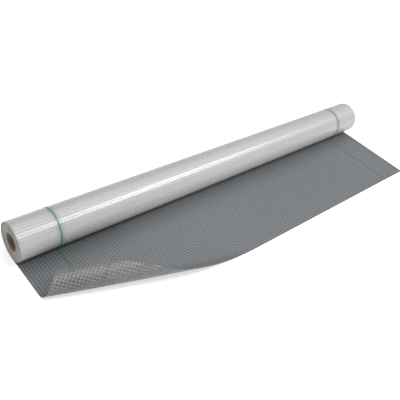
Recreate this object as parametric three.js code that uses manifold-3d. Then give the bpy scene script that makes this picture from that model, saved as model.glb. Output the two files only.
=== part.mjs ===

---

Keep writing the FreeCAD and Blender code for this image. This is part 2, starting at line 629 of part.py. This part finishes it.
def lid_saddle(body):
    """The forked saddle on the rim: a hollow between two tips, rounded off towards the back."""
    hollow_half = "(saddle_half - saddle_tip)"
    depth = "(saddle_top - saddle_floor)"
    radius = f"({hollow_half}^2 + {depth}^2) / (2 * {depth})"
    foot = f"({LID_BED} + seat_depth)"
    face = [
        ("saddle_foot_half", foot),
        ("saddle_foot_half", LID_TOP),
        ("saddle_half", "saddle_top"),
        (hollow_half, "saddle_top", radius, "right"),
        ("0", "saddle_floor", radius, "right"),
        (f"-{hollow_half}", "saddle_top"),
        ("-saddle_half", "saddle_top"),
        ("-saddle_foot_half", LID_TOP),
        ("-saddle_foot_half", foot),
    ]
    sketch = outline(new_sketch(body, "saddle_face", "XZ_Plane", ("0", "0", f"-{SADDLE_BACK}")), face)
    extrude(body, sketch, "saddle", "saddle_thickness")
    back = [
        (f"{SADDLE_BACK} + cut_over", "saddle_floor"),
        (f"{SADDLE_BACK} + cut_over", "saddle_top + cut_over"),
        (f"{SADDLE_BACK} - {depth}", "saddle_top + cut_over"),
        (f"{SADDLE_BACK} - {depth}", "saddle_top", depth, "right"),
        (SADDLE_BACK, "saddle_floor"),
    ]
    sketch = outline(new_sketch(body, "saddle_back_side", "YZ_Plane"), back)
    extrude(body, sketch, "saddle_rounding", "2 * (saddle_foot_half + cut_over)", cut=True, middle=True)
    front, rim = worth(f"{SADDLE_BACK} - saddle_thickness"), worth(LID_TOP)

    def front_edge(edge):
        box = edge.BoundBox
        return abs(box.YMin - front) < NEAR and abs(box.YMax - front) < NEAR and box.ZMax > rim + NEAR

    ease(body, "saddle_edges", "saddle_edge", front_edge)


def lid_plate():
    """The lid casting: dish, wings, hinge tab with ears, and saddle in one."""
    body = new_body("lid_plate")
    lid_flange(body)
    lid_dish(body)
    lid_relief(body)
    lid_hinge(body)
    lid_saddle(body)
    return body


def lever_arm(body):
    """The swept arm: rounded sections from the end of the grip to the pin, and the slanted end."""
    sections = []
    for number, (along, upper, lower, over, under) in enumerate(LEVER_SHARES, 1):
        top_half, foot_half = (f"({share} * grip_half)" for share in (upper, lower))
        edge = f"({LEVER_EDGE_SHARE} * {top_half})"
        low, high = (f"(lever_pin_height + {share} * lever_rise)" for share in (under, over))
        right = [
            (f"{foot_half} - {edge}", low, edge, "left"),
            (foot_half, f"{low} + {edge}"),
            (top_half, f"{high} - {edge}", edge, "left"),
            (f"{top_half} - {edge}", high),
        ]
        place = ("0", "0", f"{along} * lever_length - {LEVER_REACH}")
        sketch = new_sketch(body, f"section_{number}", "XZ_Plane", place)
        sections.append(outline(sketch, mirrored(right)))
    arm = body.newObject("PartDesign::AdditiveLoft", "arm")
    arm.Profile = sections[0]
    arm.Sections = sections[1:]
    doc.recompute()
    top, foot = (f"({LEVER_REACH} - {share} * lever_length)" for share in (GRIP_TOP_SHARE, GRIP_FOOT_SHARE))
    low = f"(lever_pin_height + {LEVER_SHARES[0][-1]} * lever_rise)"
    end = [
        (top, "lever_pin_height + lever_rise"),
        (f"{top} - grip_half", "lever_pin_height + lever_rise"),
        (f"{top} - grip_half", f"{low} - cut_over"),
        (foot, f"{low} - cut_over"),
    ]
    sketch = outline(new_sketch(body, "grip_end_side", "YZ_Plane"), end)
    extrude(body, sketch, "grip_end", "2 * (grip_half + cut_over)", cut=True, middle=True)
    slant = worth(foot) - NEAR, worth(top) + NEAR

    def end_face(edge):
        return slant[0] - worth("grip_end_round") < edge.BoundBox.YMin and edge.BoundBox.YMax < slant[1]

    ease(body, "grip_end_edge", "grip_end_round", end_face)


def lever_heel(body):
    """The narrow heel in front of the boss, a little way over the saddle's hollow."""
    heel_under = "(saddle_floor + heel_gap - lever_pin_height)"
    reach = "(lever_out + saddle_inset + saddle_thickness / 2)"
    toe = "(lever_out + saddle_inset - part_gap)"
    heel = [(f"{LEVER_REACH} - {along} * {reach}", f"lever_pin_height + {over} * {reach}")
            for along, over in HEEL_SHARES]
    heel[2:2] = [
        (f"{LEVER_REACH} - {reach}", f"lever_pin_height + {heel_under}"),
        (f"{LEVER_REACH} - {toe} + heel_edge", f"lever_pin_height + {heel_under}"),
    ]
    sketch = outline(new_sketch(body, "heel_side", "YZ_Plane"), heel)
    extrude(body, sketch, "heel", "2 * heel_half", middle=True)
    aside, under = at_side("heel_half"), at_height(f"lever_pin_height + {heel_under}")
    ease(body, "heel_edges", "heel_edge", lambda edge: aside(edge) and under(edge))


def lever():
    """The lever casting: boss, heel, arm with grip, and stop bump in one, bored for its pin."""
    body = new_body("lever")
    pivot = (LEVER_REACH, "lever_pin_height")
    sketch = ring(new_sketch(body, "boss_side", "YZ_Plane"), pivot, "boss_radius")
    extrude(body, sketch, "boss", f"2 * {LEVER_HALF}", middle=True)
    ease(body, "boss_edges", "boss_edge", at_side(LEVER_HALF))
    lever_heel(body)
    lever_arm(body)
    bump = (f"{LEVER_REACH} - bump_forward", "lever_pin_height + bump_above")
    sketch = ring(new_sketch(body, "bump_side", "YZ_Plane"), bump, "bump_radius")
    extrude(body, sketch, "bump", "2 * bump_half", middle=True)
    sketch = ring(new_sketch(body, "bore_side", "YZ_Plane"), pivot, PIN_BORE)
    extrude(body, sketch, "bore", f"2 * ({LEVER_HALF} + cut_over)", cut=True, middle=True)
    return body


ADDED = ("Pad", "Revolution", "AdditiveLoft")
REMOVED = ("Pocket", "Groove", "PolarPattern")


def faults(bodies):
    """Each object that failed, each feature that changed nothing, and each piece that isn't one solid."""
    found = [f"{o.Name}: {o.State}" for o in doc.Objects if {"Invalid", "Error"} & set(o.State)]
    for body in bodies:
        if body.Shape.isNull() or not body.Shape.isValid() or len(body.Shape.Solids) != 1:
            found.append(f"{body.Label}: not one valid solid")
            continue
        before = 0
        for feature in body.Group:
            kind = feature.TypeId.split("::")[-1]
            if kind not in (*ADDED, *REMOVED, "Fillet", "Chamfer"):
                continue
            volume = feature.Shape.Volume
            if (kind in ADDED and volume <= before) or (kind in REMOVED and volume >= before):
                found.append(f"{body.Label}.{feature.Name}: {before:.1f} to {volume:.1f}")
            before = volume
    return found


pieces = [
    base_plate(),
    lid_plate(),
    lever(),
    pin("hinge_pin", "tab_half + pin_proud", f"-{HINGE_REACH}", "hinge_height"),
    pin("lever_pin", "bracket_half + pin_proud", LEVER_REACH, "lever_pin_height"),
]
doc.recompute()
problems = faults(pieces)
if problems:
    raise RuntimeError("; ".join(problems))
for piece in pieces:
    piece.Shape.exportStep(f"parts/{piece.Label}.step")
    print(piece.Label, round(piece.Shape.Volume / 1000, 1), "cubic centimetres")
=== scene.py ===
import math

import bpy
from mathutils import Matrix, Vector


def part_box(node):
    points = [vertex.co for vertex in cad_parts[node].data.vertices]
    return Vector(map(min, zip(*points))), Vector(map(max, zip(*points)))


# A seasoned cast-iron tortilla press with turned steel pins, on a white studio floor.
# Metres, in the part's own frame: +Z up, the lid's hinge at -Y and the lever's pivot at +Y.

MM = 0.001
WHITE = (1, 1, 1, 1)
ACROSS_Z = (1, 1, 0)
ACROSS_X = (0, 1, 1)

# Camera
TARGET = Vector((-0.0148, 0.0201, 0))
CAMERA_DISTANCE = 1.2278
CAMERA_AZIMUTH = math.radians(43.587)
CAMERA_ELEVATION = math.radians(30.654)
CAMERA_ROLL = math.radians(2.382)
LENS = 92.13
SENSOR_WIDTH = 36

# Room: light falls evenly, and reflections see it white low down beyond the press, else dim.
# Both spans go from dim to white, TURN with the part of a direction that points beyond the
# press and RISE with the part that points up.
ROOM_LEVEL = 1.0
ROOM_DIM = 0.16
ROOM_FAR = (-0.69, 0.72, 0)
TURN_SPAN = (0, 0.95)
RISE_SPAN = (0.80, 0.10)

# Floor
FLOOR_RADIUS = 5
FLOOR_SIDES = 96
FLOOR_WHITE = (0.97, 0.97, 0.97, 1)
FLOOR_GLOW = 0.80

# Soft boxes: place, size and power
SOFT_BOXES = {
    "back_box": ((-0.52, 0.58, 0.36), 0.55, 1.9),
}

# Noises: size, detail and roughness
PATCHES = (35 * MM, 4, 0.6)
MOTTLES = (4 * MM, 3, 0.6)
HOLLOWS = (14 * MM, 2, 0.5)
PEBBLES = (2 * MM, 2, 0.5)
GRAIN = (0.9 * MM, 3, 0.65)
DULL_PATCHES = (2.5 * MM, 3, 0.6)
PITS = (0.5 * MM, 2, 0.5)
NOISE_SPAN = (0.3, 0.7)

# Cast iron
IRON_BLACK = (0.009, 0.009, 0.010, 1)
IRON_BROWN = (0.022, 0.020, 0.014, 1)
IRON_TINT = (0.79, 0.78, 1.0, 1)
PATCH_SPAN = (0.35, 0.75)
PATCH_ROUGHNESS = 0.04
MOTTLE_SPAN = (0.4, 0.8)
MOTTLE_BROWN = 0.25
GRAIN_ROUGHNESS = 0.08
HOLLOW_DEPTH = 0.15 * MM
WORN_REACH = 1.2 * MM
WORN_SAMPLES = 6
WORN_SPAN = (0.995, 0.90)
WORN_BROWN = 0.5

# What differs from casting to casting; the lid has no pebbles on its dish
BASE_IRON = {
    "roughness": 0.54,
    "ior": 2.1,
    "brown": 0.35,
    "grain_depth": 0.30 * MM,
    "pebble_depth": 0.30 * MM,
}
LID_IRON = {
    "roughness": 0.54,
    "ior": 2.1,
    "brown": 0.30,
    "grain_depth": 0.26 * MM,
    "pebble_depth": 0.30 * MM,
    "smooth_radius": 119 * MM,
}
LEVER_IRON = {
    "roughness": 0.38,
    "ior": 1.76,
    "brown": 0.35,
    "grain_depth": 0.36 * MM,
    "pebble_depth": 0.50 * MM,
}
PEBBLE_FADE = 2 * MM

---

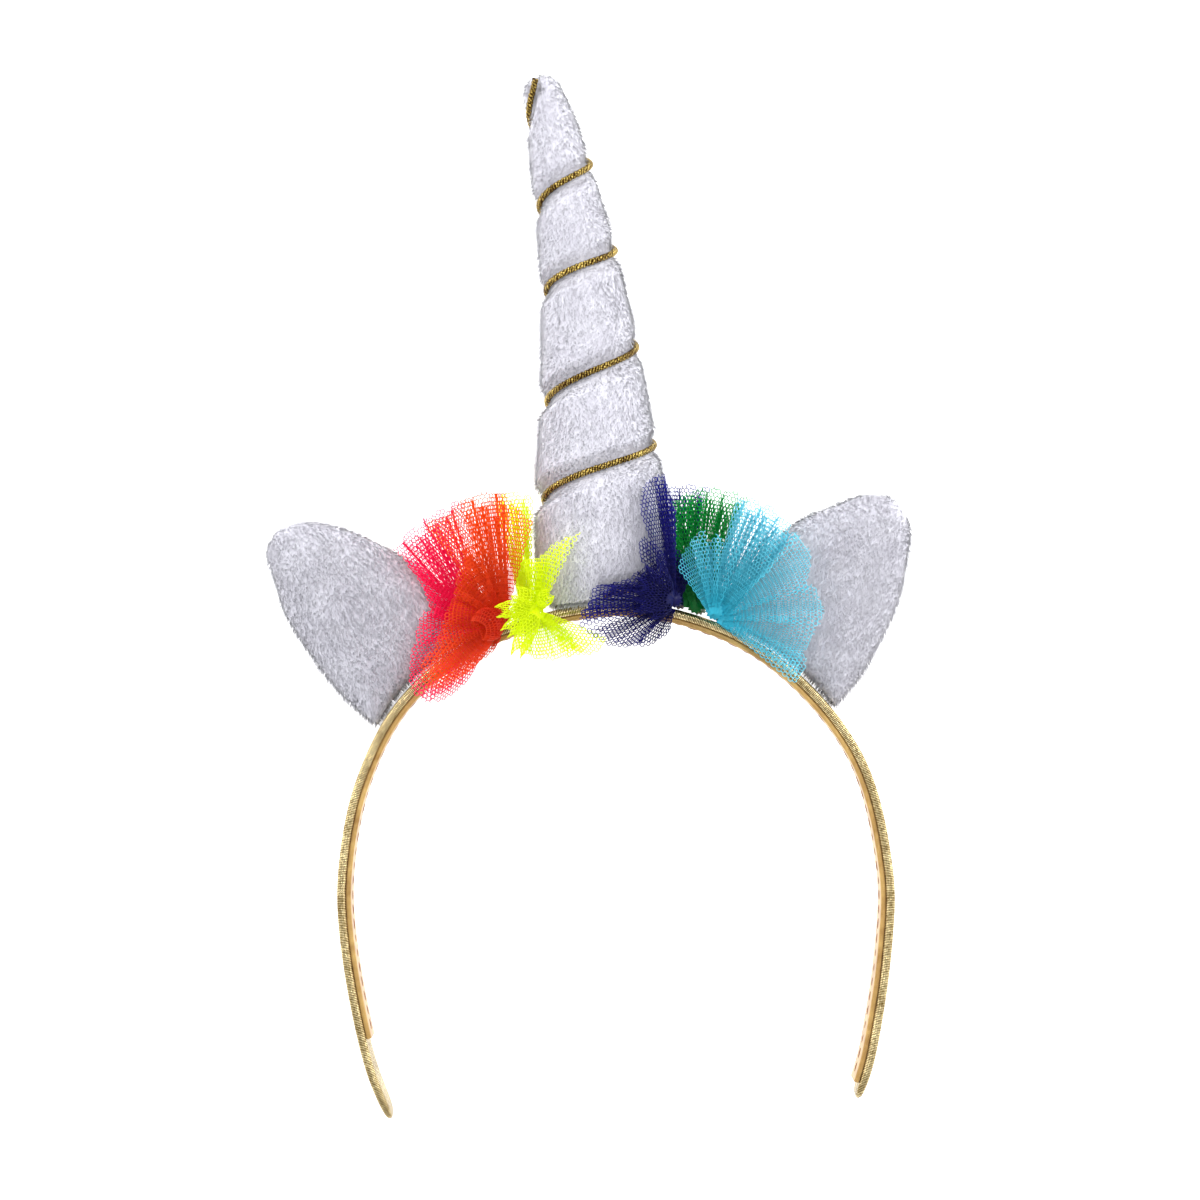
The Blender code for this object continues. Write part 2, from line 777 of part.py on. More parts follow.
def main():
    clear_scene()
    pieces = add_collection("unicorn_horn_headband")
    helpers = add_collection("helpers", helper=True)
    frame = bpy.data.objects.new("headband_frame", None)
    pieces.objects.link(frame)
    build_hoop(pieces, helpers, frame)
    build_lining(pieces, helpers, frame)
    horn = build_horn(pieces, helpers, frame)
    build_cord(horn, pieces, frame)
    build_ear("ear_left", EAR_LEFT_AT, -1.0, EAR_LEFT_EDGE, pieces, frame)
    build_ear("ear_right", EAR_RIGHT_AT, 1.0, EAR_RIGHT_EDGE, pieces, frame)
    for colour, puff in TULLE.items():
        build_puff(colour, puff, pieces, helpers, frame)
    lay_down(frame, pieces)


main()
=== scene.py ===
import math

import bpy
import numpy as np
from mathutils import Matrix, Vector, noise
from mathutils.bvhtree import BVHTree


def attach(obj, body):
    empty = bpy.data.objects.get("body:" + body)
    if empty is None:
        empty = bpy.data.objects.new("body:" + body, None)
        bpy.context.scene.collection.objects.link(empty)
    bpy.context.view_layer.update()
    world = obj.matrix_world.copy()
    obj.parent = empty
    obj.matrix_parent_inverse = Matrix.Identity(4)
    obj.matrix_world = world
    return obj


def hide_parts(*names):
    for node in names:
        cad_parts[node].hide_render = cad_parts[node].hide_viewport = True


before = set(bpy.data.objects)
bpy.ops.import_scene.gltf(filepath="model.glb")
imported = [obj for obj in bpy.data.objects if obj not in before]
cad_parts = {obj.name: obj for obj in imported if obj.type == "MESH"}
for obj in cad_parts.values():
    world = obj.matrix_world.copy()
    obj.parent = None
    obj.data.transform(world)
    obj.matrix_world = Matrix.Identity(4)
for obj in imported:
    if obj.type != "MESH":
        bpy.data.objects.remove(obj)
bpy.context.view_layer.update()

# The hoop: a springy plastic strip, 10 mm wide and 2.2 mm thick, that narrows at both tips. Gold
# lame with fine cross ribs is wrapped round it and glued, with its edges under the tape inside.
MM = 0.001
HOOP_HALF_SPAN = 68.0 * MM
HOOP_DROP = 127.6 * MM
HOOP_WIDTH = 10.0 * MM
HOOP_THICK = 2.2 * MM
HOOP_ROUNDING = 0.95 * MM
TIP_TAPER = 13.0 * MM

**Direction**
Copy each line of the listing that contains the string "code".

**Result of this task**
Recreate this object as parametric three.js code that uses manifold-3d. Then give the bpy scene script that makes this picture from that model, saved as model.glb. Output the two files only.
Keep writing the FreeCAD and Blender code for this image. This is part 2, starting at line 629 of part.py. This part finishes it.
The Blender code for this object continues. Write part 2, from line 777 of part.py on. More parts follow.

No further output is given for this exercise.